The top priority is providing protective gear to health workers in the affected areas and ensuring that they receive hazard pay, said Dr. David Nabarro, who is coordinating the U.N. response to the unprecedented outbreak.
Doctors and nurses have been especially vulnerable to Ebola because they work closely with Ebola patients, whose bodily fluids spread the virus. Dr. Rick Sacra, 51, from the Boston area, is currently infected in Liberia, his missionary organization said Wednesday.
There now have been about 3,500 cases, WHO confirmed. Echoing the urgency, American officials on Wednesday warned that Ebola is likely to spread to still more countries.
“This is not an African disease. This is a virus that is a threat to all humanity,” Gayle Smith, special assistant to President Barack Obama and senior director at the National Security Council, told reporters during a telephone briefing.

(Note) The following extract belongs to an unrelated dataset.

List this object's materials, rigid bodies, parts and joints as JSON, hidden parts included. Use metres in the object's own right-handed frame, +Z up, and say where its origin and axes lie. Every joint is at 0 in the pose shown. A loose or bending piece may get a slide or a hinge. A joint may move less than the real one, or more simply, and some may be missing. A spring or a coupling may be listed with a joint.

Many on the ground have said there aren’t enough protective suits for health workers, who have become infected in large numbers in this outbreak. The U.S. government is “ramping up significantly” donations of protective gear, said Smith.
The key to solving the outbreak will be implementing measures used in all previous outbreaks: isolating and treating the sick, monitoring their contacts for signs of disease and safely burying the dead, said Tom Kenyon, of the U.S. Centers for Disease Control and Prevention.

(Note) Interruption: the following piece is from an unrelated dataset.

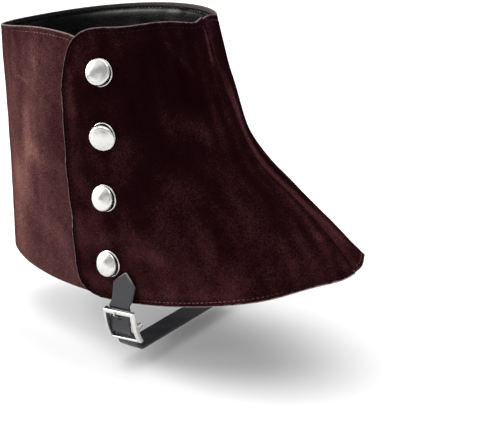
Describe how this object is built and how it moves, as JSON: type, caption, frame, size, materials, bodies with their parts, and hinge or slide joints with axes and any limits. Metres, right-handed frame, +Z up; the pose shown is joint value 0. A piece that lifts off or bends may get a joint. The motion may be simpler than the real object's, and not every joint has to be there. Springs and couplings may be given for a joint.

“There is a window of opportunity but it’s closing with each and every day that we delay in getting measures in place,” he said.
Kenyon said experimental vaccines and treatments would not be available in time to make a difference. One such experimental drug is ZMapp, which has been given to seven people so far in this outbreak. The company has said that all of its doses are now exhausted, and it will be months before more can be made.
It is also still not clear if the drug is effective, since human trials have not yet been carried out. Two of the people who received ZMapp died, while five others survived including William Pooley, a British nurse who was discharged Wednesday from a London hospital.
Pooley, 29, contracted Ebola while working in Sierra Leone and was flown back to Britain on Aug. 24 where he was cared for in a special isolation unit at the Royal Free Hospital.
“I was very lucky in several ways: Firstly in the standard of care that I received, which is a world apart from what people are receiving in West Africa, despite various organizations’ best efforts,” Pooley told reporters. “The other difference is that my symptoms never progressed to the worst stage of the disease.”